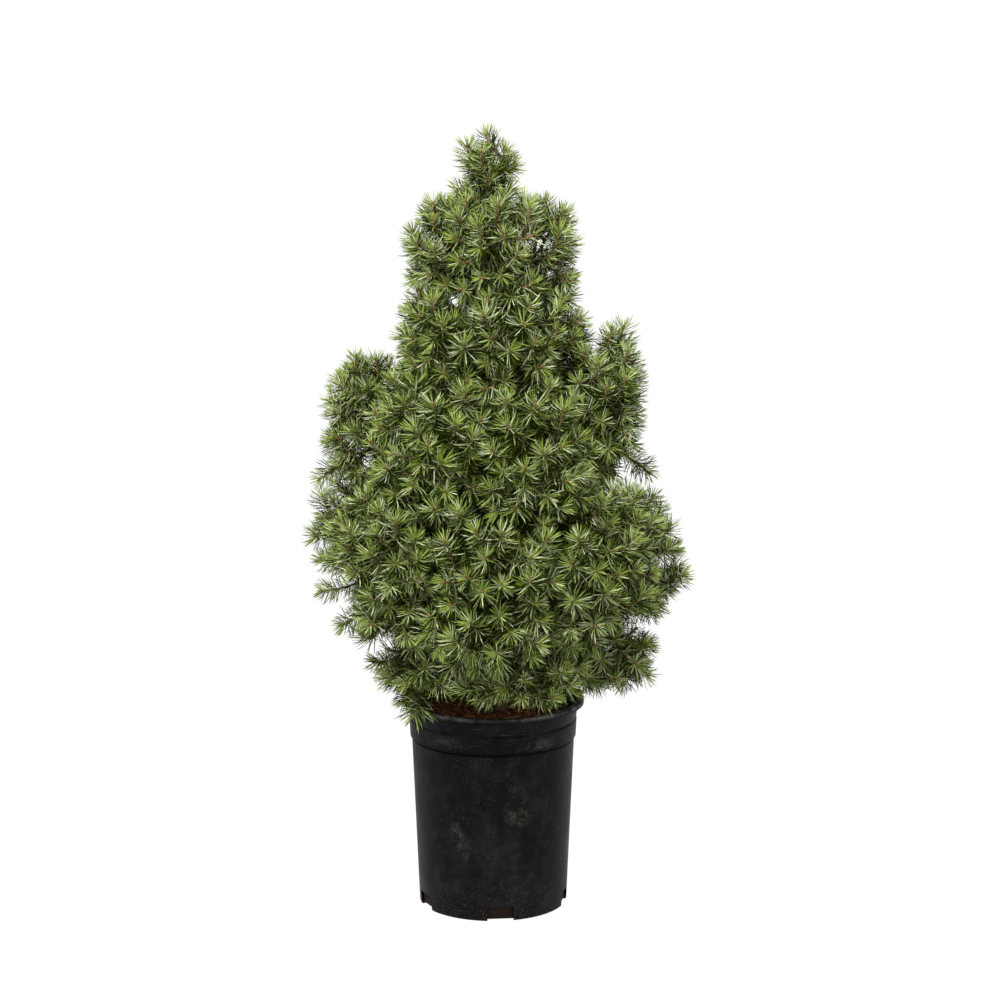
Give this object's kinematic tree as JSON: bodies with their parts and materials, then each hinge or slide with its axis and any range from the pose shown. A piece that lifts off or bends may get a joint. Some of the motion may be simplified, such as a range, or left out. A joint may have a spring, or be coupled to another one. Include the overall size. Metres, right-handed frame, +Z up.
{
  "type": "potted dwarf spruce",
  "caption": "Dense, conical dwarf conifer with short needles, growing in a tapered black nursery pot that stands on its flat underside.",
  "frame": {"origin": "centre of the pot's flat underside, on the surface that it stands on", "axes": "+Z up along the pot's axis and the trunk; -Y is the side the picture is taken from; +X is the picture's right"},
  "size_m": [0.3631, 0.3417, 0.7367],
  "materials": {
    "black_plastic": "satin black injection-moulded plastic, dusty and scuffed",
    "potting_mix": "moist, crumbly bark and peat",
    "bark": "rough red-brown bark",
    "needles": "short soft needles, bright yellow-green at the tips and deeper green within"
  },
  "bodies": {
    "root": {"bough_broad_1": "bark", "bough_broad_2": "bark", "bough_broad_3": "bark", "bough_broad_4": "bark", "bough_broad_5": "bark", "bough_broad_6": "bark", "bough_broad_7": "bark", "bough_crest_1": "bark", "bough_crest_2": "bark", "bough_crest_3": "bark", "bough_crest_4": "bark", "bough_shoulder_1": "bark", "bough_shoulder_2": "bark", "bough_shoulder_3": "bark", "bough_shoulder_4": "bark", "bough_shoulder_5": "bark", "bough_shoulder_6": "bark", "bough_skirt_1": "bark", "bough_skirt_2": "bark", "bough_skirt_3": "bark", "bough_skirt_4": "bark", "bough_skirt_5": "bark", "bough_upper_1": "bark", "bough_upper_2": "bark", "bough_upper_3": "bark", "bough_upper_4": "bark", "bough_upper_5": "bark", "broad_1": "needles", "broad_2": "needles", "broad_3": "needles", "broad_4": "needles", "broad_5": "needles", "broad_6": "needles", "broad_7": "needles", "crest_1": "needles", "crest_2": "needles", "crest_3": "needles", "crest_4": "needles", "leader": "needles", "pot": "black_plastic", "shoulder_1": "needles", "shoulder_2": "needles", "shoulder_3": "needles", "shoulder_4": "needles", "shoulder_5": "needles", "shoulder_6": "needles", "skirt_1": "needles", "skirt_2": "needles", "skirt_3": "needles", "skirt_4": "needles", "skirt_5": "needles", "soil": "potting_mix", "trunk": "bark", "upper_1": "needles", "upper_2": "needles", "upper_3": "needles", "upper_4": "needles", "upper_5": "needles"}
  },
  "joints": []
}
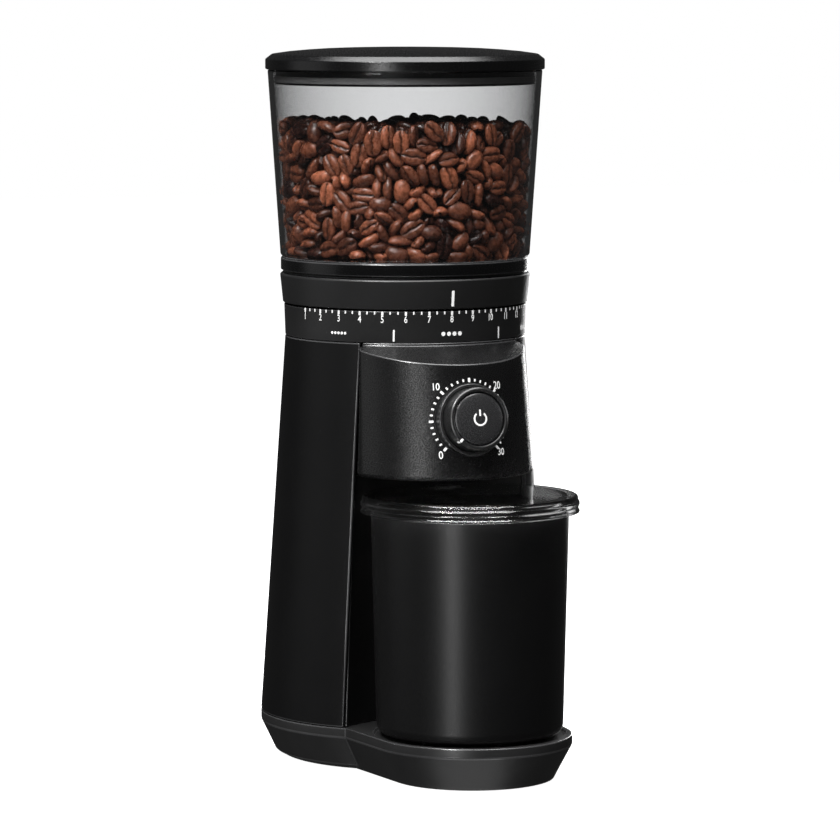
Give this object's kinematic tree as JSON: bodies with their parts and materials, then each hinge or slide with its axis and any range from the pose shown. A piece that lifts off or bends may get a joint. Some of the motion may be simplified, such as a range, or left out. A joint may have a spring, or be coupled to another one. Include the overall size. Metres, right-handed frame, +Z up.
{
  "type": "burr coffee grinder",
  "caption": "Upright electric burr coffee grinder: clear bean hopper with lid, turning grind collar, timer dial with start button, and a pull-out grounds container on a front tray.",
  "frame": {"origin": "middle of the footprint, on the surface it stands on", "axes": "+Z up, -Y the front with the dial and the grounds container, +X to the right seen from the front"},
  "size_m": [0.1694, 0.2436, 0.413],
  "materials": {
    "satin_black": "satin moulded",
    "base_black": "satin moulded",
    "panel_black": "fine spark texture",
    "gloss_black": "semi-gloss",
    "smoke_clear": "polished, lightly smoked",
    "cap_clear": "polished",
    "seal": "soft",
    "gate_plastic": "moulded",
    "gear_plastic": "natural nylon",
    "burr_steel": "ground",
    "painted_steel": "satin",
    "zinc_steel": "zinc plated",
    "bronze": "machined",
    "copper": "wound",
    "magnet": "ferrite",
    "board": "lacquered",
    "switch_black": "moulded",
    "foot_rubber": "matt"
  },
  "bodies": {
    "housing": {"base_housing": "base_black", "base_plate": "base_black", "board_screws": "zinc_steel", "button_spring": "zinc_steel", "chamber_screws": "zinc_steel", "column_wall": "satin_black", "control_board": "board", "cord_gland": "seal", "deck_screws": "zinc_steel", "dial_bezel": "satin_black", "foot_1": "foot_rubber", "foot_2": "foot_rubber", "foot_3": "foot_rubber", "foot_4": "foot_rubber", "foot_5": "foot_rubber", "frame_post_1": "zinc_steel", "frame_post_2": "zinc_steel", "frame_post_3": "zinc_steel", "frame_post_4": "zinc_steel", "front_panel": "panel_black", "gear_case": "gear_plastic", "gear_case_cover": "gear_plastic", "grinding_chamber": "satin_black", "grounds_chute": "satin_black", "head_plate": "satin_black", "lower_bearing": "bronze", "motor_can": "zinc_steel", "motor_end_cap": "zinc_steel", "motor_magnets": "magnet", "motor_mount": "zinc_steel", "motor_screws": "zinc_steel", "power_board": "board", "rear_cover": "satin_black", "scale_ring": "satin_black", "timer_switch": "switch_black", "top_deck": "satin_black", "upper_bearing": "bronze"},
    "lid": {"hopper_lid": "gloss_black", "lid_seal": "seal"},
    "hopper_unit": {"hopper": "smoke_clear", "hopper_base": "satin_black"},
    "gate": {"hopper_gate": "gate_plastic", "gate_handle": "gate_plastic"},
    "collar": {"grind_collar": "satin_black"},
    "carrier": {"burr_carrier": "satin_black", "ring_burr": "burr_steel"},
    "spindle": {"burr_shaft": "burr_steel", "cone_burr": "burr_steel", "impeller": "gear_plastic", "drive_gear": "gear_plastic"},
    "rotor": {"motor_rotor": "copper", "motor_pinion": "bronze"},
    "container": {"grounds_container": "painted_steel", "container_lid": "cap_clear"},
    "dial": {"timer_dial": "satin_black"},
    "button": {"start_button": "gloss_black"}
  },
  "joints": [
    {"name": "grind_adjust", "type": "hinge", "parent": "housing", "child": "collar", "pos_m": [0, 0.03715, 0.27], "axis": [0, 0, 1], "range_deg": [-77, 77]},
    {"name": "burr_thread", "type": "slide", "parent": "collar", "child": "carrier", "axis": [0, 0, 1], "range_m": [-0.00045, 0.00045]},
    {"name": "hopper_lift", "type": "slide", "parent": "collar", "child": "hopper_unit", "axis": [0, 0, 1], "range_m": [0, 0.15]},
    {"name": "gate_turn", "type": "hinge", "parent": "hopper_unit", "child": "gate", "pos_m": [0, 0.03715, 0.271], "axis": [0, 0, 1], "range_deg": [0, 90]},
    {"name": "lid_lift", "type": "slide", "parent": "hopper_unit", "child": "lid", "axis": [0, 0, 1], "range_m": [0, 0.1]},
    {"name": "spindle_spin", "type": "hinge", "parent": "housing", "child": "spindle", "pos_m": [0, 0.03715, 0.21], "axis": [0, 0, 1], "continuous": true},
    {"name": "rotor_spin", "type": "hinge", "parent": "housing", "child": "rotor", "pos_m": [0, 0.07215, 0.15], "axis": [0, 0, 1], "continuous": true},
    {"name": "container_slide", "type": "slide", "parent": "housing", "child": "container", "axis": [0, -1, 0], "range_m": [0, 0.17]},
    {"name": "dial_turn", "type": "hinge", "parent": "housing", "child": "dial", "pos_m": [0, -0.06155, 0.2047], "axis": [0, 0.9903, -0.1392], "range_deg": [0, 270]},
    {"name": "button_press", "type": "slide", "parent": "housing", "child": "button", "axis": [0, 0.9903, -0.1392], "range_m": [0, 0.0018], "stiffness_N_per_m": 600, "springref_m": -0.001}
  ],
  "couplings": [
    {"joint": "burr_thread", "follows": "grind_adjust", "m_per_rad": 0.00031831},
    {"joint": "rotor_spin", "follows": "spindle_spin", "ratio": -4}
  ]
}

**DIRECTION**:
Write out each line of the data above again, exactly as given.

**RESULT BELOW**:
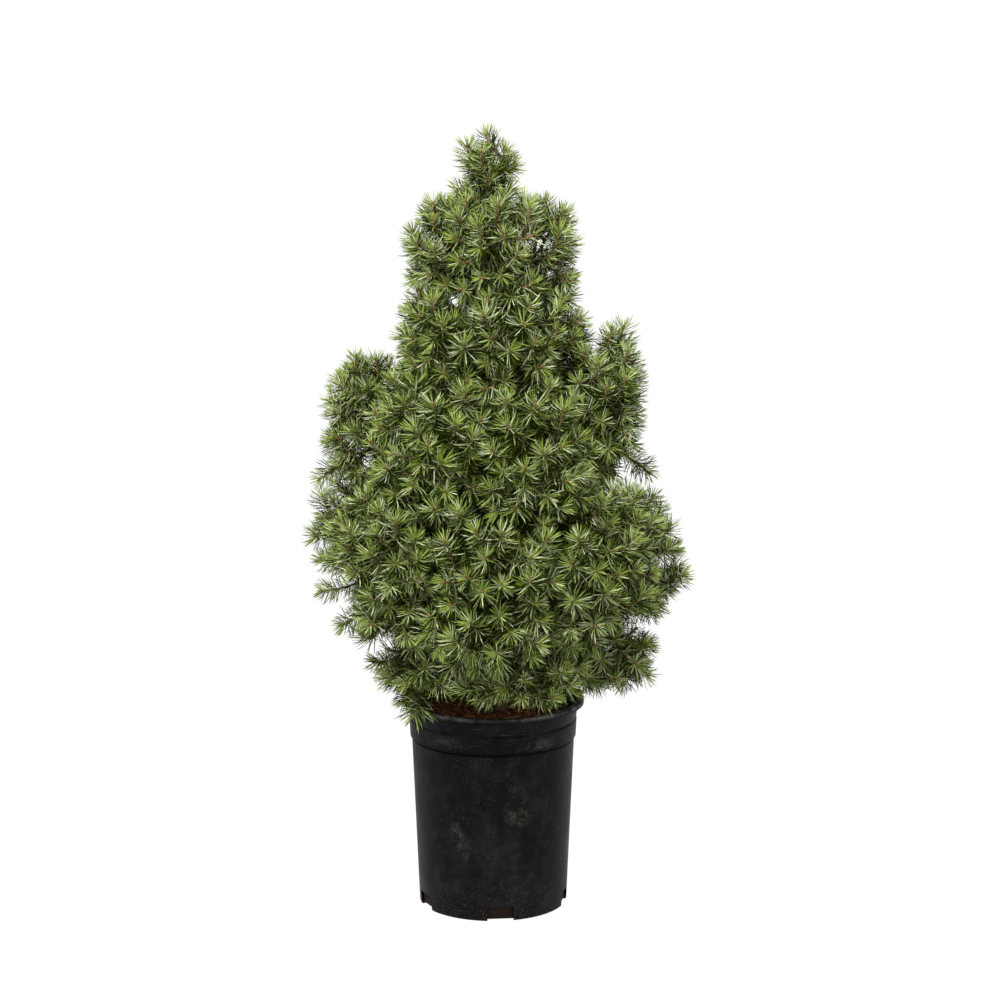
Give this object's kinematic tree as JSON: bodies with their parts and materials, then each hinge or slide with its axis and any range from the pose shown. A piece that lifts off or bends may get a joint. Some of the motion may be simplified, such as a range, or left out. A joint may have a spring, or be coupled to another one. Include the overall size. Metres, right-handed frame, +Z up.
{
  "type": "potted dwarf spruce",
  "caption": "Dense, conical dwarf conifer with short needles, growing in a tapered black nursery pot that stands on its flat underside.",
  "frame": {"origin": "centre of the pot's flat underside, on the surface that it stands on", "axes": "+Z up along the pot's axis and the trunk; -Y is the side the picture is taken from; +X is the picture's right"},
  "size_m": [0.3631, 0.3417, 0.7367],
  "materials": {
    "black_plastic": "satin black injection-moulded plastic, dusty and scuffed",
    "potting_mix": "moist, crumbly bark and peat",
    "bark": "rough red-brown bark",
    "needles": "short soft needles, bright yellow-green at the tips and deeper green within"
  },
  "bodies": {
    "root": {"bough_broad_1": "bark", "bough_broad_2": "bark", "bough_broad_3": "bark", "bough_broad_4": "bark", "bough_broad_5": "bark", "bough_broad_6": "bark", "bough_broad_7": "bark", "bough_crest_1": "bark", "bough_crest_2": "bark", "bough_crest_3": "bark", "bough_crest_4": "bark", "bough_shoulder_1": "bark", "bough_shoulder_2": "bark", "bough_shoulder_3": "bark", "bough_shoulder_4": "bark", "bough_shoulder_5": "bark", "bough_shoulder_6": "bark", "bough_skirt_1": "bark", "bough_skirt_2": "bark", "bough_skirt_3": "bark", "bough_skirt_4": "bark", "bough_skirt_5": "bark", "bough_upper_1": "bark", "bough_upper_2": "bark", "bough_upper_3": "bark", "bough_upper_4": "bark", "bough_upper_5": "bark", "broad_1": "needles", "broad_2": "needles", "broad_3": "needles", "broad_4": "needles", "broad_5": "needles", "broad_6": "needles", "broad_7": "needles", "crest_1": "needles", "crest_2": "needles", "crest_3": "needles", "crest_4": "needles", "leader": "needles", "pot": "black_plastic", "shoulder_1": "needles", "shoulder_2": "needles", "shoulder_3": "needles", "shoulder_4": "needles", "shoulder_5": "needles", "shoulder_6": "needles", "skirt_1": "needles", "skirt_2": "needles", "skirt_3": "needles", "skirt_4": "needles", "skirt_5": "needles", "soil": "potting_mix", "trunk": "bark", "upper_1": "needles", "upper_2": "needles", "upper_3": "needles", "upper_4": "needles", "upper_5": "needles"}
  },
  "joints": []
}
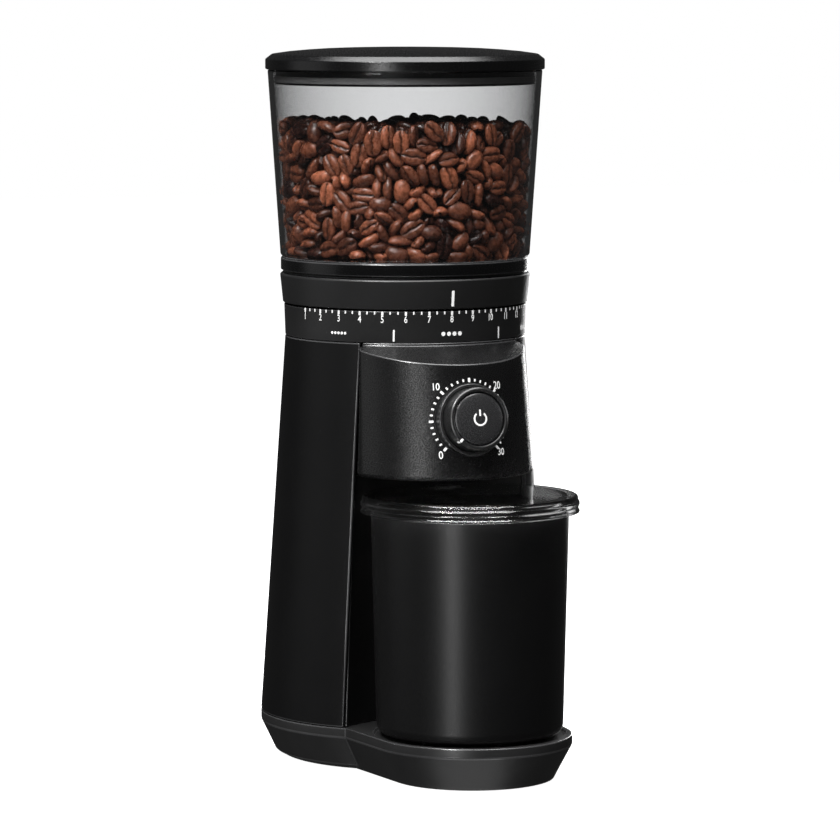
Give this object's kinematic tree as JSON: bodies with their parts and materials, then each hinge or slide with its axis and any range from the pose shown. A piece that lifts off or bends may get a joint. Some of the motion may be simplified, such as a range, or left out. A joint may have a spring, or be coupled to another one. Include the overall size. Metres, right-handed frame, +Z up.
{
  "type": "burr coffee grinder",
  "caption": "Upright electric burr coffee grinder: clear bean hopper with lid, turning grind collar, timer dial with start button, and a pull-out grounds container on a front tray.",
  "frame": {"origin": "middle of the footprint, on the surface it stands on", "axes": "+Z up, -Y the front with the dial and the grounds container, +X to the right seen from the front"},
  "size_m": [0.1694, 0.2436, 0.413],
  "materials": {
    "satin_black": "satin moulded",
    "base_black": "satin moulded",
    "panel_black": "fine spark texture",
    "gloss_black": "semi-gloss",
    "smoke_clear": "polished, lightly smoked",
    "cap_clear": "polished",
    "seal": "soft",
    "gate_plastic": "moulded",
    "gear_plastic": "natural nylon",
    "burr_steel": "ground",
    "painted_steel": "satin",
    "zinc_steel": "zinc plated",
    "bronze": "machined",
    "copper": "wound",
    "magnet": "ferrite",
    "board": "lacquered",
    "switch_black": "moulded",
    "foot_rubber": "matt"
  },
  "bodies": {
    "housing": {"base_housing": "base_black", "base_plate": "base_black", "board_screws": "zinc_steel", "button_spring": "zinc_steel", "chamber_screws": "zinc_steel", "column_wall": "satin_black", "control_board": "board", "cord_gland": "seal", "deck_screws": "zinc_steel", "dial_bezel": "satin_black", "foot_1": "foot_rubber", "foot_2": "foot_rubber", "foot_3": "foot_rubber", "foot_4": "foot_rubber", "foot_5": "foot_rubber", "frame_post_1": "zinc_steel", "frame_post_2": "zinc_steel", "frame_post_3": "zinc_steel", "frame_post_4": "zinc_steel", "front_panel": "panel_black", "gear_case": "gear_plastic", "gear_case_cover": "gear_plastic", "grinding_chamber": "satin_black", "grounds_chute": "satin_black", "head_plate": "satin_black", "lower_bearing": "bronze", "motor_can": "zinc_steel", "motor_end_cap": "zinc_steel", "motor_magnets": "magnet", "motor_mount": "zinc_steel", "motor_screws": "zinc_steel", "power_board": "board", "rear_cover": "satin_black", "scale_ring": "satin_black", "timer_switch": "switch_black", "top_deck": "satin_black", "upper_bearing": "bronze"},
    "lid": {"hopper_lid": "gloss_black", "lid_seal": "seal"},
    "hopper_unit": {"hopper": "smoke_clear", "hopper_base": "satin_black"},
    "gate": {"hopper_gate": "gate_plastic", "gate_handle": "gate_plastic"},
    "collar": {"grind_collar": "satin_black"},
    "carrier": {"burr_carrier": "satin_black", "ring_burr": "burr_steel"},
    "spindle": {"burr_shaft": "burr_steel", "cone_burr": "burr_steel", "impeller": "gear_plastic", "drive_gear": "gear_plastic"},
    "rotor": {"motor_rotor": "copper", "motor_pinion": "bronze"},
    "container": {"grounds_container": "painted_steel", "container_lid": "cap_clear"},
    "dial": {"timer_dial": "satin_black"},
    "button": {"start_button": "gloss_black"}
  },
  "joints": [
    {"name": "grind_adjust", "type": "hinge", "parent": "housing", "child": "collar", "pos_m": [0, 0.03715, 0.27], "axis": [0, 0, 1], "range_deg": [-77, 77]},
    {"name": "burr_thread", "type": "slide", "parent": "collar", "child": "carrier", "axis": [0, 0, 1], "range_m": [-0.00045, 0.00045]},
    {"name": "hopper_lift", "type": "slide", "parent": "collar", "child": "hopper_unit", "axis": [0, 0, 1], "range_m": [0, 0.15]},
    {"name": "gate_turn", "type": "hinge", "parent": "hopper_unit", "child": "gate", "pos_m": [0, 0.03715, 0.271], "axis": [0, 0, 1], "range_deg": [0, 90]},
    {"name": "lid_lift", "type": "slide", "parent": "hopper_unit", "child": "lid", "axis": [0, 0, 1], "range_m": [0, 0.1]},
    {"name": "spindle_spin", "type": "hinge", "parent": "housing", "child": "spindle", "pos_m": [0, 0.03715, 0.21], "axis": [0, 0, 1], "continuous": true},
    {"name": "rotor_spin", "type": "hinge", "parent": "housing", "child": "rotor", "pos_m": [0, 0.07215, 0.15], "axis": [0, 0, 1], "continuous": true},
    {"name": "container_slide", "type": "slide", "parent": "housing", "child": "container", "axis": [0, -1, 0], "range_m": [0, 0.17]},
    {"name": "dial_turn", "type": "hinge", "parent": "housing", "child": "dial", "pos_m": [0, -0.06155, 0.2047], "axis": [0, 0.9903, -0.1392], "range_deg": [0, 270]},
    {"name": "button_press", "type": "slide", "parent": "housing", "child": "button", "axis": [0, 0.9903, -0.1392], "range_m": [0, 0.0018], "stiffness_N_per_m": 600, "springref_m": -0.001}
  ],
  "couplings": [
    {"joint": "burr_thread", "follows": "grind_adjust", "m_per_rad": 0.00031831},
    {"joint": "rotor_spin", "follows": "spindle_spin", "ratio": -4}
  ]
}